ROCHESTER, Mich. (AP) — A Rochester mother who claimed she lost her job for criticizing COVID-19 policies in local schools has reached a tentative deal to settle a lawsuit against the district, a lawyer said Tuesday.
Controversy over how Rochester Community Schools handled outspoken parents continues to simmer in the Oakland County community.
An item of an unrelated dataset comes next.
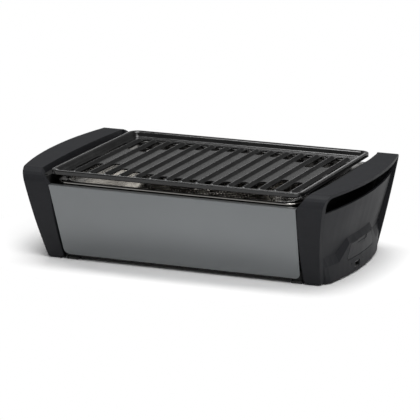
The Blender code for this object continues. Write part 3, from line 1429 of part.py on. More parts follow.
def battery_door():
    """A curved door with a latch notch above and two lugs below."""
    outline = door_outline(0)

    def place(column, row):
        half, z = outline[row]
        y = DOOR_COLUMN_SHARES[column] * half
        return (fascia_x(y, z), y, z)

    door = sheet("door", len(DOOR_COLUMN_SHARES), len(outline), place, (1, 0, 0))
    door = thicken(door, DOOR_WALL)
    outer_x = FASCIA_REACH + CUT_OVERRUN
    face_x = fascia_x(0, DOOR_TOP_Z)
    notch_low = (face_x - LATCH_DEPTH, -LATCH_HALF_WIDTH, DOOR_TOP_Z - LATCH_DROP)
    notch = box("notch", notch_low, (outer_x, LATCH_HALF_WIDTH, DOOR_TOP_Z + CUT_OVERRUN))
    tab_low = (face_x - LATCH_DEPTH / 2, -LATCH_TAB_HALF_WIDTH, DOOR_TOP_Z - LATCH_TAB_DROP)
    tab = box("tab", tab_low, (outer_x, LATCH_TAB_HALF_WIDTH, DOOR_TOP_Z - LATCH_DROP + CUT_OVERRUN))
    door = cut(door, notch, tab)
    tip_x = fascia_x(DOOR_LUG_Y + DOOR_LUG_WIDTH / 2, DOOR_BOTTOM_Z) - COVER_WALL - DOOR_LUG_GAP
    tips = []
    necks = []
    for side in (-1, 1):
        low_y = side * DOOR_LUG_Y - DOOR_LUG_WIDTH / 2
        high_y = low_y + DOOR_LUG_WIDTH
        low_x = tip_x - DOOR_LUG_WALL
        top_z = DOOR_BOTTOM_Z + DOOR_LUG_RISE
        tips.append(((low_x, low_y, DOOR_BOTTOM_Z - DOOR_LUG_DROP), (tip_x, high_y, top_z)))
        neck_low = (tip_x - UNION_BITE, low_y + UNION_BITE / 2, DOOR_BOTTOM_Z + UNION_BITE)
        neck_x = fascia_x(0, DOOR_BOTTOM_Z) - DOOR_WALL / 2
        necks.append((neck_low, (neck_x, high_y - UNION_BITE / 2, top_z - UNION_BITE / 2)))
    door = join(door, blocks("necks", necks))
    return join(door, blocks("tips", tips))


def door_contact():
    """The plate that joins the cells at the mouth of the box."""
    half = BOX_HALF_INSIDE - CONTACT_MARGIN
    low_x = CELL_END_X + SEAT_GAP
    low = (low_x, -half, CELL_Z - CELL_RADIUS * CONTACT_HEIGHT_SHARE)
    return box("contact", low, (low_x + CONTACT_THICKNESS, half, CELL_Z + CELL_RADIUS * CONTACT_HEIGHT_SHARE))


# USB socket


def usb_face_x():
    """Where the socket's mouth stands, just inside the cover's face."""
    return fascia_x(USB_Y, USB_Z) - USB_FACE_DROP


def usb_back_x():
    """Where the socket and its board end."""
    return usb_face_x() - USB_LENGTH


def usb_socket():
    """A sheet-metal socket, open to the right."""
    half = (USB_WIDTH / 2, USB_HEIGHT / 2)
    low = (usb_back_x(), USB_Y - half[0], USB_Z - half[1])
    shell = box("shell", low, (usb_face_x(), USB_Y + half[0], USB_Z + half[1]))
    low = (usb_back_x() + USB_WALL, USB_Y - half[0] + USB_WALL, USB_Z - half[1] + USB_WALL)
    high = (usb_face_x() + CUT_OVERRUN, USB_Y + half[0] - USB_WALL, USB_Z + half[1] - USB_WALL)
    return cut(shell, box("mouth", low, high))


def usb_board():
    """The small board under the socket."""
    top = USB_Z - USB_HEIGHT / 2 - SEAT_GAP
    half = USB_WIDTH / 2 + USB_BOARD_MARGIN
    low = (usb_back_x(), USB_Y - half, top - USB_BOARD_THICKNESS)
    return box("board", low, (usb_face_x() - USB_BOARD_SETBACK, USB_Y + half, top))


# Speed control and board


def knob_face_x():
    """The outer face of the left fascia at the knob."""
    return -fascia_x(0, KNOB_Z)


def speed_knob():
    """A turned knob with a ridge across its face and a stem."""
    base = KNOB_STANDOFF
    top = base + KNOB_HEIGHT
    profile = [(0, top), (KNOB_RADIUS - KNOB_EDGE * 2, top), (KNOB_RADIUS - KNOB_EDGE, top - KNOB_EDGE)]
    profile += [(KNOB_RADIUS, base), (STEM_RADIUS, base), (STEM_RADIUS, base - STEM_LENGTH)]
    profile.append((0, base - STEM_LENGTH))
    knob = turned("knob", profile, ROUND_SIDES)
    ridge_half = KNOB_RADIUS - KNOB_EDGE * 3
    low = (-KNOB_RIDGE_WIDTH / 2, -ridge_half, top - UNION_BITE)
    knob = join(knob, box("ridge", low, (KNOB_RIDGE_WIDTH / 2, ridge_half, top + KNOB_RIDGE_HEIGHT)))
    turn = Matrix.Rotation(math.radians(-90), 4, "Y")
    knob.data.transform(Matrix.Translation((knob_face_x(), 0, KNOB_Z)) @ turn)
    return knob


def speed_control():
    """The block behind the left cover that the knob's stem turns in."""
    low_x = knob_face_x() + COVER_WALL + CONTROL_GAP
    half = CONTROL_WIDTH / 2
    block = box("block", (low_x, -half, KNOB_Z - half), (low_x + CONTROL_DEPTH, half, KNOB_Z + half))
    start = (low_x - CUT_OVERRUN, 0, KNOB_Z)
    end = (knob_face_x() - KNOB_STANDOFF + STEM_LENGTH + STEM_CLEARANCE, 0, KNOB_Z)
    return cut(block, rod("bore", STEM_RADIUS + STEM_CLEARANCE, start, end, SMALL_SIDES))


def control_board():
    """The board on its posts, with three capacitors and a plug strip."""
    half = (BOARD_LENGTH / 2, BOARD_WIDTH / 2)
    low = (BOARD_X - half[0], -half[1], BOARD_Z)
    board = box("board", low, (BOARD_X + half[0], half[1], BOARD_Z + BOARD_THICKNESS))
    foot = BOARD_Z + BOARD_THICKNESS - UNION_BITE
    lines = []
    for share in CAPACITOR_PLACE_SHARES:
        y = share * BOARD_WIDTH
        lines.append(((BOARD_X, y, foot), (BOARD_X, y, foot + CAPACITOR_HEIGHT)))
    return join(board, rods("capacitors", CAPACITOR_RADIUS, lines, SMALL_SIDES))


def lead(name, route):
    """A flexible lead through the points of a route."""
    curve = bpy.data.curves.new(name, "CURVE")
    curve.dimensions = "3D"
    curve.bevel_depth = LEAD_RADIUS
    curve.bevel_resolution = 1
    curve.use_fill_caps = True
    spline = curve.splines.new("POLY")
    spline.points.add(len(route) - 1)
    for point, place in zip(spline.points, route):
        point.co = (*place, 1)
    tube = bpy.data.objects.new(name, curve)
    PARTS.objects.link(tube)
    return settle(tube)


def smooth_route(stops, steps):
    """Points of a smooth line through stops, straight at both ends."""
    route = [tuple(stops[0])]
    last = len(stops) - 1
    for index in range(1, last - 1):
        before = Vector(stops[index - 1])
        start = Vector(stops[index])
        end = Vector(stops[index + 1])
        after = Vector(stops[index + 2])
        for step in range(steps):
            share = step / steps
            bend = (start * 2 + (end - before) * share)
            bend += (before * 2 - start * 5 + end * 4 - after) * share**2
            bend += (start * 3 - before - end * 3 + after) * share**3
            route.append(tuple(bend / 2))
    return route + [tuple(stops[-2]), tuple(stops[-1])]


def lead_routes():
    """Each lead's stops between the pieces that it joins."""
    run = LEAD_STRAIGHT
    board_edge = BOARD_X + BOARD_LENGTH / 2 + LEAD_END_GAP
    board_z = BOARD_Z + BOARD_THICKNESS / 2
    round_fan = FAN_RADIUS + LEAD_FAN_GAP
    box_back = BOX_BACK_X - BOX_WALL - LEAD_END_GAP
    side = BOARD_WIDTH / 4
    battery = [(box_back, side, CELL_Z), (box_back - run, side, CELL_Z)]
    battery.append((box_back - run * 6, round_fan - run, (CELL_Z + LEAD_FLOOR_Z) / 2))
    battery.append((run * 4, round_fan, LEAD_FLOOR_Z))
    battery += [(-run * 8, round_fan, LEAD_FLOOR_Z), (board_edge + run * 5, side + run, LEAD_FLOOR_Z)]
    battery += [(board_edge + run, side, board_z), (board_edge, side, board_z)]
    usb_z = USB_Z - USB_HEIGHT / 2 - SEAT_GAP - USB_BOARD_THICKNESS / 2
    usb_x = usb_back_x() - LEAD_END_GAP
    over_z = PAN_TOP_Z + LEAD_RADIUS * 2
    tongue_x = LINER_X + PAN_TONGUE_REACH
    usb = [(usb_x, USB_Y, usb_z), (usb_x - run / 2, USB_Y, usb_z), (tongue_x, USB_Y, over_z)]
    usb += [(LINER_X, USB_Y - run, over_z), (LINER_X - run * 8, USB_Y - run * 2, LEAD_FLOOR_Z)]
    usb += [(round_fan, -round_fan, LEAD_FLOOR_Z), (-run * 8, -round_fan, LEAD_FLOOR_Z)]
    usb += [(board_edge + run * 5, -side - run, LEAD_FLOOR_Z)]
    usb += [(board_edge + run, -side, board_z), (board_edge, -side, board_z)]
    motor_z = SPIDER_Z + MOTOR_CUP_HEIGHT * MOTOR_LEAD_SHARE
    motor = [(-MOTOR_RADIUS - LEAD_END_GAP, 0, motor_z), (-round_fan, 0, motor_z)]
    motor += [(board_edge + run, 0, board_z), (board_edge, 0, board_z)]
    control_x = knob_face_x() + COVER_WALL + CONTROL_GAP + CONTROL_DEPTH + LEAD_END_GAP
    far_edge = BOARD_X - BOARD_LENGTH / 2 - LEAD_END_GAP
    control = [(control_x, 0, KNOB_Z), (control_x + run, 0, KNOB_Z)]
    control += [(far_edge - run * 2, 0, over_z), (far_edge - run, 0, board_z), (far_edge, 0, board_z)]
    return {"battery_lead": battery, "usb_lead": usb, "motor_lead": motor, "speed_control_lead": control}


def build():
    """Make every sub-part of the grill."""
    strap = handle_strap()
    left_strap = mirrored(strap, "left_strap")
    finish(strap, "handle_strap_right", ANTHRACITE)
    finish(left_strap, "handle_strap_left", ANTHRACITE)
    finish(right_cover(), "end_cover_right", ANTHRACITE)
    finish(left_cover(), "end_cover_left", ANTHRACITE)
    liner = end_liner()
    left_liner = mirrored(liner, "left_liner")
    finish(liner, "end_liner_right", DARK_PLASTIC)
    finish(left_liner, "end_liner_left", DARK_PLASTIC)
    panel = front_panel()
    back = turned_round(panel, "back")
    finish(panel, "front_panel", PANEL_GREY)
    finish(back, "back_panel", PANEL_GREY)
    finish(base_pan(), "base_pan", DARK_PLASTIC)
    finish(inlet_grille(), "inlet_grille", DARK_PLASTIC)
    finish(heat_shield(), "heat_shield", ZINC_STEEL)
    for index, (x, y) in enumerate(screw_places()):
        finish(base_screw(x, y), "base_screw_%d" % (index + 1), ZINC_STEEL)
    for index, (sx, sy) in enumerate(((-1, -1), (1, -1), (-1, 1), (1, 1))):
        finish(foot_pad(sx * PAD_X, sy * PAD_Y), "foot_pad_%d" % (index + 1), RUBBER)
    finish(fan_housing(), "fan_housing", DARK_PLASTIC)
    finish(fan_motor(), "fan_motor", ZINC_STEEL)
    shaft = finish(fan_shaft(), "fan_shaft", ZINC_STEEL)
    impeller = finish(fan_impeller(), "fan_impeller", DARK_PLASTIC)
    pivot("fan_axis", (0, 0, IMPELLER_Z), [shaft, impeller])
    finish(battery_box(), "battery_box", DARK_PLASTIC)
    for index, y in enumerate(cell_places()):
        finish(battery_cell(y, index % 2 == 0), "battery_cell_%d" % (index + 1), CELL_WRAP)
    finish(inner_contact(), "battery_contact_inner", BRASS)
    finish(usb_socket(), "usb_socket", ZINC_STEEL)
    finish(usb_board(), "usb_board", BOARD_GREEN)
    finish(speed_control(), "speed_control", DARK_PLASTIC)
    finish(control_board(), "control_board", BOARD_GREEN)
    for name, stops in lead_routes().items():
        finish(lead(name, smooth_route(stops, 4)), name, LEAD_RED)
    door = finish(battery_door(), "battery_door", ANTHRACITE)
    contact = finish(door_contact(), "battery_contact_door", BRASS)
    pivot("battery_door_hinge", (DOOR_AXIS_X, 0, DOOR_AXIS_Z), [door, contact])
    knob = finish(speed_knob(), "speed_knob", ANTHRACITE)
    pivot("speed_knob_axis", (knob_face_x(), 0, KNOB_Z), [knob])
    steel_bowl = finish(bowl(), "bowl", POLISHED_STEEL)
    pivot("bowl_seat", (0, 0, LEDGE_TOP_Z), [steel_bowl])
    dish = finish(starter_dish(), "fire_starter_dish", POLISHED_STEEL)
    pivot("dish_seat", (0, 0, BOWL_FLOOR_Z), [dish])
    basket = finish(charcoal_basket(), "charcoal_basket", POLISHED_STEEL)
    pivot("basket_seat", (0, 0, BASKET_BOTTOM_Z), [basket])
    plate = finish(grate(), "grate", ENAMEL)
    pivot("grate_seat", (0, 0, BOWL_TOP_Z), [plate])


build()
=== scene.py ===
import json
import math

import bmesh
import bpy
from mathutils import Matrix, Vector


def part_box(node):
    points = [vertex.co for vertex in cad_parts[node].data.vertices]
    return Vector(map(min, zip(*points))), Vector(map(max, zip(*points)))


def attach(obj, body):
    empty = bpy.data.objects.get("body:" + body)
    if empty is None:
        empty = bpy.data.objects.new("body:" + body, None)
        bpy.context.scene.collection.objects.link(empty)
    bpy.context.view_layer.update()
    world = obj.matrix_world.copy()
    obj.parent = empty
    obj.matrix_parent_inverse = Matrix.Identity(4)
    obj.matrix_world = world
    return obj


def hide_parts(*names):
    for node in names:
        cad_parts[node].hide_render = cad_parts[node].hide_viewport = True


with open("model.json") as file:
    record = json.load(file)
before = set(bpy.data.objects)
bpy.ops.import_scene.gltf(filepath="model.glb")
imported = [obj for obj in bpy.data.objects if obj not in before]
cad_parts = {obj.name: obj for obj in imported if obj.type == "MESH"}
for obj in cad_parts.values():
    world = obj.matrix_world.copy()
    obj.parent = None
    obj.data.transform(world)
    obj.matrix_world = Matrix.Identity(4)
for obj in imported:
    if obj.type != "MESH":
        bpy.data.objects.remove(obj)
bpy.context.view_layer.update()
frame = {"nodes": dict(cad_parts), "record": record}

NODES = frame["nodes"]

MERGE = 0.000005
FINE_MERGE = 0.000001
CORNER_STEPS = 10

# Helpers for meshes


def add_object(name, bm):
    """An object in the scene, made from a bmesh that is then freed."""
    mesh = bpy.data.meshes.new(name)
    bm.to_mesh(mesh)
    bm.free()
    obj = bpy.data.objects.new(name, mesh)
    bpy.context.scene.collection.objects.link(obj)
    return obj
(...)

There were calls for the resignation of Superintendent Bob Shaner and other officials at a meeting Monday.
"We have to address ... the abusive and bullying behavior by our district that has been condoned by our board of education," Andrew Weaver told the school board.
Elena Dinverno participated in Facebook groups that were in favor of reopening schools for in-person instruction in 2020. She said she frequently questioned the school board's decisions.
Dinverno filed a lawsuit last spring, saying her free speech rights were violated when she lost her job after a school board member contacted her employer.
In a court filing, the district now acknowledges that a deputy superintendent, not a school board member, made a call, though attorneys deny any wrongdoing.
Dinverno's attorney, Deborah Gordon, said she has reached a tentative lawsuit settlement with school officials. No details were disclosed yet. There was no immediate comment from the district Tuesday.
"They have zero business policing her speech," Gordon said in 2021 when the lawsuit was filed.
Rochester school board member Joe Pittel is proposing an anti-retaliation policy that would bar district officials from taking action against people who make a "good-faith complaint" or question policies.